We recovered the road and soon spotted the northeast cemetery gate. It was still open. We could see the blessed traffic going by on 233rd Street. Not a minute to spare. We hurried toward the exit. That’s when we saw it: A black SUV with Jersey plates, parked next to the gate. When we walked by, the driver’s window rolled down. Behind the wheel was a uniformed cemetery rent-a-guard. He looked angry at the world and wanted to have a word with us.

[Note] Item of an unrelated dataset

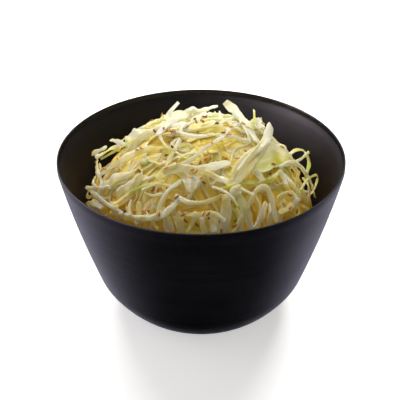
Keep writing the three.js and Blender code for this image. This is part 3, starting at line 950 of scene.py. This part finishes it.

Hoping to deflect his wrath, we tried to be helpful. We told him there’s some guy back in the cemetery who can’t find his wife. The guard already knew that. The reminder only served to make him more angry. So we tried to make polite chitchat: “Do many people get lost in the cemetery?” That did it.
“What, are you kidding me?! These idiots get lost all the time. When they come into the cemetery I tell them, I tell everybody—EVERYBODY!—You gotta stick together! Don’t stray from the road! And you gotta start making your way towards the gates by 4:00 p.m.! For crissakes, there’s four hundred acres of cemetery out there! Stick together, people, STICK TOGETHER! Do they listen?! NOOOO! It’s like I tell my wife when we’re in K-Mart: We gotta stick together! But does she listen? NOOOO! She wanders off! Then she wonders why I’m all pissed off when I find her! It’s not like I didn’t tell her! And it ain’t like I got nuthin’ better to do than run around K-Mart looking for my idiot wife!”
“So what happens when somebody gets lost here in the cemetery?”
“Whaddya think?! We gotta go look for these idiots! Yeah, us! Me and the other guards! We’re here 24/7, ya know! It’s a big place! We got things we gotta do! Plenty of things we gotta do! Sometimes it takes an hour to find these lost bastards! And ya know what’s happening while we’re doing that?! WE’RE NOT DOING THE THINGS WE GOTTA DO!”
To delay this man any further from the things that he had to do was not a good idea. We could see that. So we bid him adieu and headed for the gates. As we stepped out onto the street, we heard a voice behind us booming from inside the cemetery gates: “You have a good night! You hear me?! And stick together!”